The company said it made the change to add transparency to its loss numbers and to show a more cash-based reflection of credit losses.
In a statement, Fannie Mae spokesman Brian Faith said that the forecast of four to six basis points was "predicated on our estimation of what our realized losses would be for the year."
What does realized losses mean? When asked that, Faith referred to Fannie Mae's most recent quarterly filing. There, realized losses appear to be defined as losses calculated under the new method. In other words, Faith appears to be suggesting that the 2007 forecast was always based on the new method of calculation.
Why is that hard to believe? When the company issued that range in August, it expressed all its published credit loss ratios under the old method. And on an August conference call, when discussing the full-year range of four to six basis points, Fannie Mae executives did not mention any change in calculation of the ratio.
Management acknowledges that credit losses are mounting. During an analyst call last week, Fannie Mae CEO Daniel Mudd warned that the company's loss ratio could rise to eight to 10 basis points in 2008, due to a worsening housing market. It's not clear whether that forecast is based on the old or new methodology.
The company may already be exceeding that 2008 guidance. Based on the old methodology for calculating the loss ratio for the third-quarter alone, the company's annualized loss ratio is already at 14 basis points.
If so, Fannie Mae's mounting losses are disturbing.

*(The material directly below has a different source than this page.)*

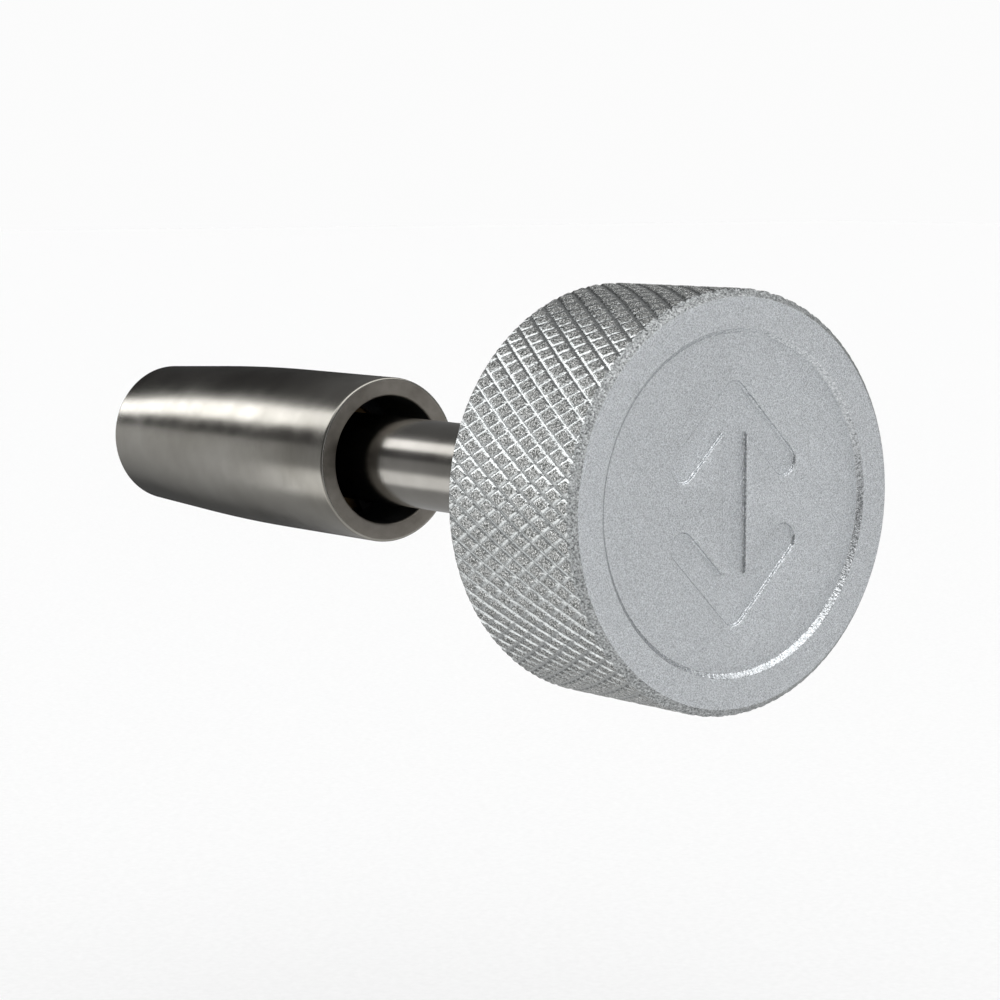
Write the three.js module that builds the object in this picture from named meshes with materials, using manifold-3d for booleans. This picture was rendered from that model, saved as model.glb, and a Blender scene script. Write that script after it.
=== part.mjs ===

So what could a soaring loss ratio mean for Fannie Mae? Consider these numbers: At Sept. 30, Fannie Mae had exposure to $74 billion of loans with a FICO credit score below 620. Loans scored below 620 are generally classified as subprime. In addition, Fannie Mae has exposure to $196 billion of Alt-A mortgages, home loans for which the borrower doesn't have to submit complete documentation for basic criteria like income.
At the same time, Fannie Mae has only $40 billion of capital.